Bucking a trend is something that does not feel good to do. People like to be like everyone else—just better than everyone else. It’s not bucking a trend to be a great entrepreneur. It’s bucking a trend to say you want to climb a ladder. It’s not bucking a trend to work through maternity leave. It’s bucking a trend to say you want someone to support you financially. It’s scary to buck a trend, so people generally do it when they have no choice. They simply cannot live a life in the mainstream. Ask anyone who had to do things in a way that people do not respect, and they will tell you they were scared and had no choice.
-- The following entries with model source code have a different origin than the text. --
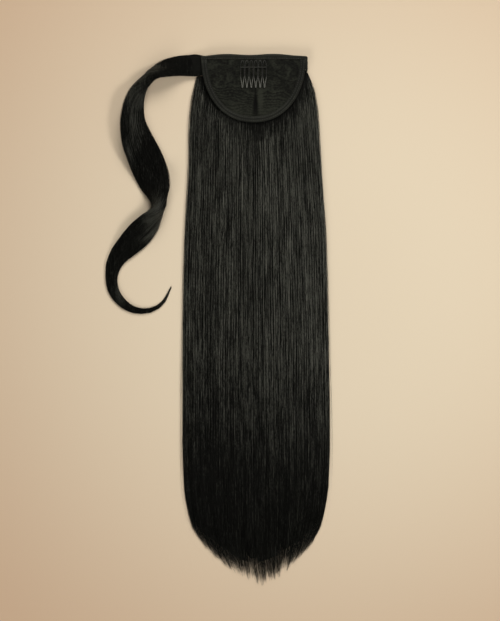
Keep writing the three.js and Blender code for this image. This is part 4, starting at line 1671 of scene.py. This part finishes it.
class HAIRPIECE_OT_tapes(bpy.types.Operator):
    """Build the two tapes that edge the pad, and their stitches"""

    bl_idname = "hairpiece.tapes"
    bl_label = "Tapes and stitches"

    def execute(self, context):
        settings = context.scene.hairpiece_pad
        tape = shared("ribbed tape", tape_material)
        thread = shared("sewing thread", thread_material)
        profile = tape_profile(BINDING_WIDTH, BINDING_THICKNESS, BINDING_RIDGES)
        rings = binding_rings(profile, 170)
        binding = mesh_piece("curve_tape", *skin(rings), materials=[tape])
        finish_piece(binding, "tape", "curve_binding")
        profile = tape_profile(BAND_WIDTH, BAND_THICKNESS, (BAND_RIDGE,))
        skins = joined_skins([skin(band_rings(profile, 120)), skin(band_tab())])
        band = mesh_piece("edge_tape", *skins, materials=[tape])
        finish_piece(band, "tape", "straight_band")
        tree = stitch_tree()
        for name, path in self.seams().items():
            guide = path_piece("seam_path", path)
            values = {
                "Path": guide,
                "Pitch": settings.stitch_pitch,
                "Length": settings.stitch_pitch * 0.72,
                "Thickness": 0.36 * MM,
                "Seed": 5,
                "Material": thread,
            }
            finish_piece(grow(name, tree, values), "tape")
            bpy.data.objects.remove(guide)
        return {"FINISHED"}

    def seams(self):
        """Paths of the stitch rows, in millimetres."""
        paths = {}
        top = NET_THICKNESS + CLEARANCE
        for name, inset in zip(("outer", "inner"), BINDING_RIDGES):
            curve = pad_outline(inset, 150, BAND_INNER - CLEARANCE - 1.0)
            under = net_under(curve[:, 0], curve[:, 1])
            height = under + top + BINDING_THICKNESS + STITCH_LIFT
            paths[f"binding_stitches_{name}"] = np.column_stack([curve, height])
        x = np.linspace(-PAD_HALF + 1.0, PAD_HALF - 1.0, 120)
        y = lerp(edge_y(x), BAND_INNER, BAND_RIDGE / BAND_WIDTH)
        height = np.full(len(x), band_level() + top + BAND_THICKNESS + STITCH_LIFT)
        paths["band_stitches"] = np.column_stack([x, y, height])
        return paths


class HAIRPIECE_OT_comb(bpy.types.Operator):
    """Bend the comb's wires and wind its spine"""

    bl_idname = "hairpiece.comb"
    bl_label = "Wire comb"

    def execute(self, context):
        settings = context.scene.hairpiece_comb
        paths, spine = comb_paths()
        skins = [skin(tube_rings(path, WIRE_RADIUS, 10)) for path in paths]
        skins.append(skin(tube_rings(spine, SPINE_RADIUS * 0.7, 10)))
        lacquer = shared("lacquered wire", wire_material)
        wires = mesh_piece("comb_wires", *joined_skins(skins), materials=[lacquer])
        finish_piece(wires, "comb_wire", "comb")
        length = (spine[-1][0] - spine[0][0]) * MM
        turns = int(length / settings.winding_pitch)
        values = {
            "Turns": turns,
            "Start": tuple(float(value) * MM for value in spine[0]),
            "Step": (length / turns, 0.0, 0.0),
            "Radius": (SPINE_RADIUS - 0.14) * MM,
            "Thickness": 0.4 * MM,
            "Material": shared("sewing thread", thread_material),
        }
        finish_piece(grow("spine_winding", winding_tree(), values), "comb_wire")
        return {"FINISHED"}


STEPS = (
    HAIRPIECE_OT_stage,
    HAIRPIECE_OT_fall,
    HAIRPIECE_OT_wrap,
    HAIRPIECE_OT_pad,
    HAIRPIECE_OT_tapes,
    HAIRPIECE_OT_comb,
)


class HAIRPIECE_PT_panel(bpy.types.Panel):
    """The hairpiece's settings and the steps that build it"""

    bl_label = "Hairpiece"
    bl_idname = "HAIRPIECE_PT_panel"
    bl_space_type = "VIEW_3D"
    bl_region_type = "UI"
    bl_category = "Hairpiece"

    def draw(self, context):
        for name in SETTINGS:
            box = self.layout.box()
            settings = getattr(context.scene, name)
            for label in settings.__annotations__:
                box.prop(settings, label)
        for step in STEPS:
            self.layout.operator(step.bl_idname)


SETTINGS = {
    "hairpiece_stage": StageSettings,
    "hairpiece_fall": FallSettings,
    "hairpiece_wrap": WrapSettings,
    "hairpiece_pad": PadSettings,
    "hairpiece_comb": CombSettings,
}


def register():
    for settings in SETTINGS.values():
        bpy.utils.register_class(settings)
    for name, settings in SETTINGS.items():
        setattr(bpy.types.Scene, name, PointerProperty(type=settings))
    for step in STEPS:
        bpy.utils.register_class(step)
    bpy.utils.register_class(HAIRPIECE_PT_panel)


def unregister():
    bpy.utils.unregister_class(HAIRPIECE_PT_panel)
    for step in reversed(STEPS):
        bpy.utils.unregister_class(step)
    for name in SETTINGS:
        delattr(bpy.types.Scene, name)
    for settings in reversed(list(SETTINGS.values())):
        bpy.utils.unregister_class(settings)


def main():
    register()
    for step in STEPS:
        group, name = step.bl_idname.split(".")
        getattr(getattr(bpy.ops, group), name)()


if __name__ == "__main__":
    main()
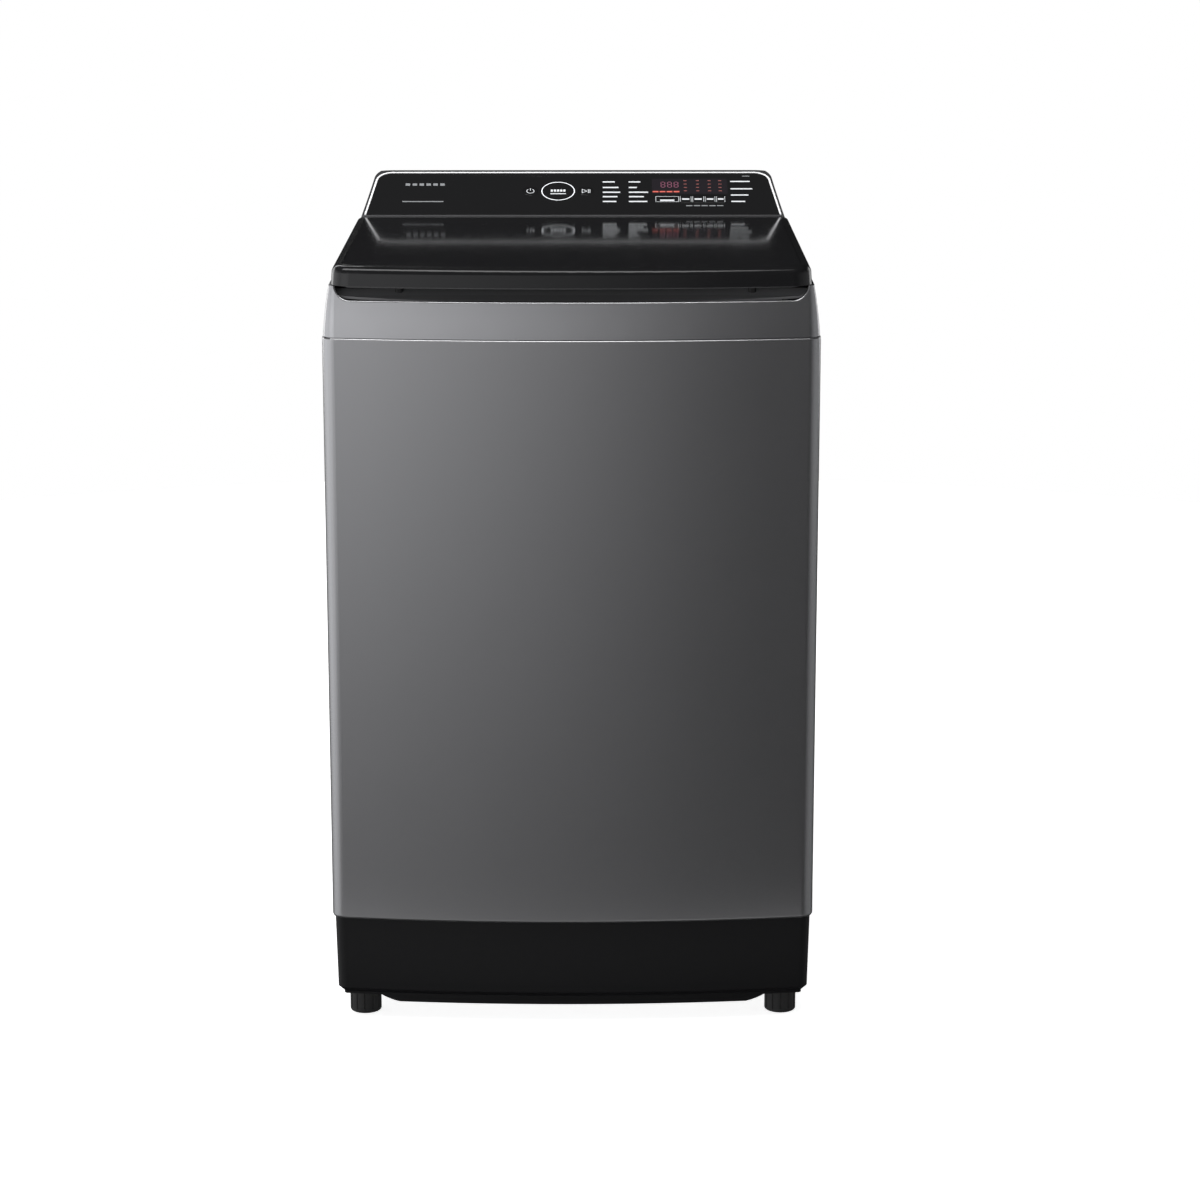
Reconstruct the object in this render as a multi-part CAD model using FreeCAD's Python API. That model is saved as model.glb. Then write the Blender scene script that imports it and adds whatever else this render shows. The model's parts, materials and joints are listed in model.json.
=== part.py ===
"""Top load washing machine: cabinet, suspended tub, direct drive, lid, drawer, feet and keys.

Millimetres. +Z is up, -Y is the front, and the origin is on the floor under the middle of the
object's box. Every separate piece is written to parts/NAME.step.
"""

import FreeCAD
import Part

import math
import os

from FreeCAD import Base

V = Base.Vector

# Overall size
WIDTH = 610.0
DEPTH = 673.0
HEIGHT = 1018.0
FRONT_Y = -DEPTH / 2
BODY_DEPTH = 646.0
BODY_REAR_Y = FRONT_Y + BODY_DEPTH
FRONT_BOW_R = 2100.0
CORNER_R = 18.0
REAR_CORNER_R = 12.0
GAP = 1.0

# Levels above the floor
BASE_Z = 25.0
CABINET_Z = 138.0
COVER_Z = 882.0
BAND_TOP_Z = 927.0
RIM_Z = 944.0
RIM_EDGE_R = 2.0
DECK_Z = 939.0
LEDGE_Z = 927.0
LID_TOP_Z = 968.0

# Sheet and moulding thicknesses
SHEET = 1.0
WALL = 3.0
DECK_T = 3.0

# Tub, basket and drive, all on one vertical axis
TUB_Y = -14.0
TUB_R = 266.0
TUB_WALL = 2.5
TUB_FLOOR_Z = 212.0
TUB_TOP_Z = 846.0
BASKET_R = 248.0
BASKET_Z = 258.0
BASKET_TOP_Z = 790.0
RING_TOP_Z = 836.0
RING_BORE_R = 206.0
PULSATOR_R = 172.0
SPIN_SHAFT_R = 17.0
WASH_SHAFT_R = 9.0
RUNNING = 0.05
ROTOR_R = 134.0
ROTOR_Z = 84.0
BEARING_R = 34.0

# Suspension: four rods with springs under the tub's lugs
ROD_OFFSET = 232.0
ROD_R = 4.0
ROD_SEAT_Z = 866.0
LUG_Z = 300.0
LUG_T = 14.0
SPRING_Z = 256.0

# Lid and its hinge
HINGE_Y = 172.0
HINGE_Z = 950.0
HINGE_R = 18.0
HINGE_X = 255.0
LID_HALF = 293.5
LID_FRONT_Y = FRONT_Y + 3.0
LID_Z = 944.6
LINER_Z = 941.2
LID_CORNER_R = 26.0
LID_LEAN = 1.6
LID_EDGE_R = 9.0
GLASS_T = 4.0
WINDOW_HALF = 228.0

# Rubber buffers under the lid's front edge
BUMPER_X = (-210.0, 220.0)

# Mouth of the deck over the basket
MOUTH_HALF = 205.0
MOUTH_FRONT_Y = -230.0
MOUTH_REAR_Y = 142.0
MOUTH_R = 110.0
MOUTH_SKIRT_Z = 884.0

# Control panel: a plate tilted about its lower front edge
PANEL_Y = 193.0
PANEL_Z = 969.0
PANEL_TILT = 26.3
PANEL_LENGTH = 110.4
PANEL_HALF_LOW = 281.0
PANEL_HALF_HIGH = 266.5
PANEL_T = 3.0
PANEL_CORNER_R = 20.0
TRIM_W = 2.2
KEY_GAP = 0.3
DIAL_U = -20.5
DIAL_V = 59.0
DIAL_R = 23.6
ICON_STEP = 38.0
ICON_R = 10.0
KEY_ROW_V = (30.0, 48.0)
KEY_EDGES = (112.0, 145.5, 162.5, 179.5, 195.0, 208.5)
KEY_NAMES = ("bubble_key", "temp_key", "rinse_key", "spin_key", "level_key")
DISPLAY_BOX = (108.0, 52.0, 212.0, 90.0)

# Detergent drawer
DRAWER_HALF = 84.0
DRAWER_Y = (142.6, 272.0)
DRAWER_Z = (884.5, 923.0)

# Feet
FOOT_X = 267.0
FOOT_FRONT_Y = -268.0
FOOT_REAR_Y = 262.0
FOOT_R = 20.0
FOOT_H = 31.0

# Water connections on the rear
INLET_R = 13.2
INLET_LENGTH = 15.0
INLET_X = (-205.0, -150.0)
INLET_Z = 968.0
OUTLET_X = 235.0
OUTLET_Z = 190.0
OUTLET_R = 16.0
GLAND = (-235.0, 840.0)


def export(name, shape):
    """Writes one piece, or one group of like pieces, as a STEP file."""
    os.makedirs("parts", exist_ok=True)
    for solid in shape.Solids:
        if not solid.isValid():
            print("INVALID", name)
    shape.exportStep(f"parts/{name}.step")
    print(f"{name}: {len(shape.Solids)} solids, {shape.Volume / 1000:.1f} cm3")


def group(shapes):
    """Several separate solids in one piece."""
    return Part.makeCompound([s for shape in shapes for s in shape.Solids])


def box(low, high):
    """A box between two corners."""
    size = [high[k] - low[k] for k in range(3)]
    return Part.makeBox(*size, V(*low))


def rod(r, start, end):
    """A round bar between two points."""
    a, b = V(*start), V(*end)
    return Part.makeCylinder(r, (b - a).Length, a, b - a)


def tube(r_out, r_in, z0, z1, x=0.0, y=TUB_Y):
    """An upright round tube."""
    outer = Part.makeCylinder(r_out, z1 - z0, V(x, y, z0))
    return outer.cut(Part.makeCylinder(r_in, z1 - z0 + 2, V(x, y, z0 - 1)))


def turned(points, x=0.0, y=TUB_Y):
    """A solid turned about an upright axis from (radius, height) points."""
    corners = [V(x + r, y, z) for r, z in points]
    face = Part.Face(Part.makePolygon(corners + [corners[0]]))
    return face.revolve(V(x, y, 0), V(0, 0, 1), 360)


def rounded_rectangle(x0, y0, x1, y1, r, z):
    """A closed horizontal outline with four round corners."""
    k = r * (1 - math.sqrt(0.5))
    corners = (
        ((x1 - r, y0), (x1 - k, y0 + k), (x1, y0 + r)),
        ((x1, y1 - r), (x1 - k, y1 - k), (x1 - r, y1)),
        ((x0 + r, y1), (x0 + k, y1 - k), (x0, y1 - r)),
        ((x0, y0 + r), (x0 + k, y0 + k), (x0 + r, y0)),
    )
    edges = []
    for i, (start, middle, end) in enumerate(corners):
        edges.append(Part.Arc(V(*start, z), V(*middle, z), V(*end, z)).toShape())
        following = corners[(i + 1) % 4][0]
        edges.append(Part.LineSegment(V(*end, z), V(*following, z)).toShape())
    return Part.Wire(edges)


def slab(wire, height):
    """A flat outline raised into a solid."""
    return Part.Face(wire).extrude(V(0, 0, height))


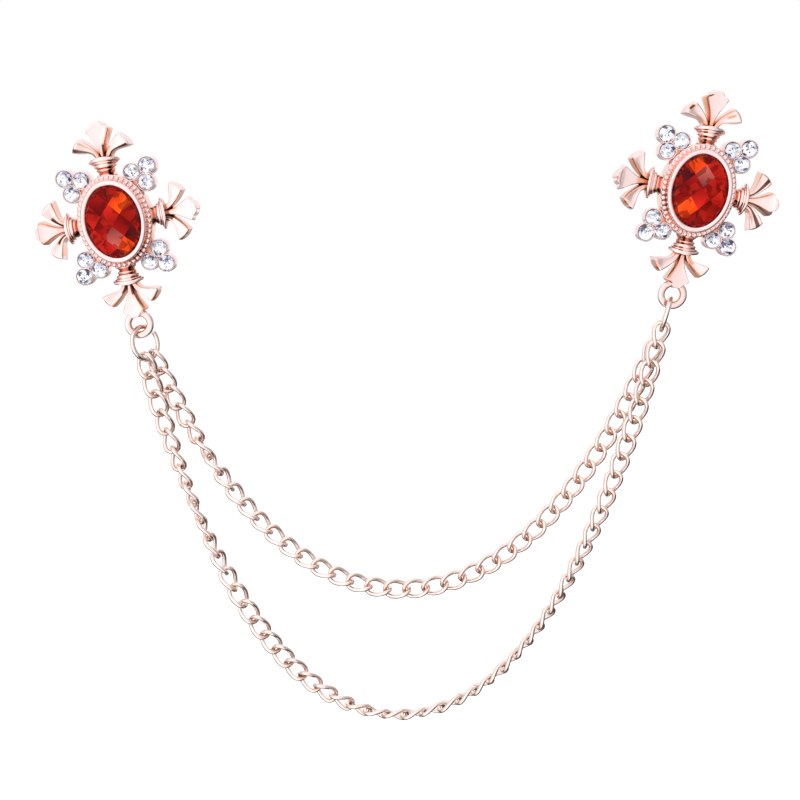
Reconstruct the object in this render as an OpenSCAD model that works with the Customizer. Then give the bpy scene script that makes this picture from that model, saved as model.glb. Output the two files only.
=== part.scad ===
// Lapel chain: two cross brooches set with an oval red stone, joined by two swags of curb chain.
// Millimetres. +X runs from the left brooch to the right one, +Z is up, and the fronts face -Y.
// The origin lies on the left brooch's pin stem, straight behind its stone.
// A brooch is drawn lying on its back: x and y across its face, z up from the back of the casting.

/* [Stone] */
// Width of the oval stone at its girdle
stone_w = 9.6; // [9.4:0.1:10.6]
// Length of the oval stone at its girdle
stone_l = 12.8; // [12.6:0.1:14.2]
// Height of the stone's table over the back of the casting
stone_top = 6.6; // [6.3:0.1:7]
// Width of one diamond facet of the crown
facet_w = 3.4; // [2.8:0.1:4]
// Length of one diamond facet of the crown
facet_l = 3.9; // [3.3:0.1:4.5]

/* [Bezel] */
// Height of the stone's girdle over the back of the casting
girdle_h = 4.25; // [4:0.05:4.5]
// Wall of the smooth lip around the stone
lip_wall = 0.8; // [0.6:0.05:0.9]
// Height of the lip
lip_h = 5.2; // [5:0.05:5.6]
// Width of the beaded border outside the lip
border_w = 0.95; // [0.85:0.05:1.2]
// Height of the border's flat top
border_h = 3.6; // [3.2:0.1:4]
// Diameter of a bead on the border
bead_d = 0.78; // [0.6:0.02:0.84]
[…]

One of my favorite videos is about following and trends. The video shows the first person doing something weird. And the person really, truly does look weird. It’s clear that the person has no choice. The person is just different and is alone being different. The second person who joins makes the first person look a lot less weird. The second person, the follower, makes people look at the first person differently. Like, maybe they should join, too.
It’s interesting that the first person does things because they can’t help it. The second person does something because they looked at the choices and the road less taken looks better.
There are trendy people. There are people who buck trends because they can’t help it. And there are people who buck trends because they are able to choose alternative paths. The person forging the path is the most innovative and the most lonely. But not the most unsure, because you can only be unsure if you have a choice.
Once you see these three ways to relate to a trend, you can understand better where you are.
For me this means that I feel better about my garden. And I am finding my own synergies: For example, if you build a treehouse the kids will be too high to step on all the plants.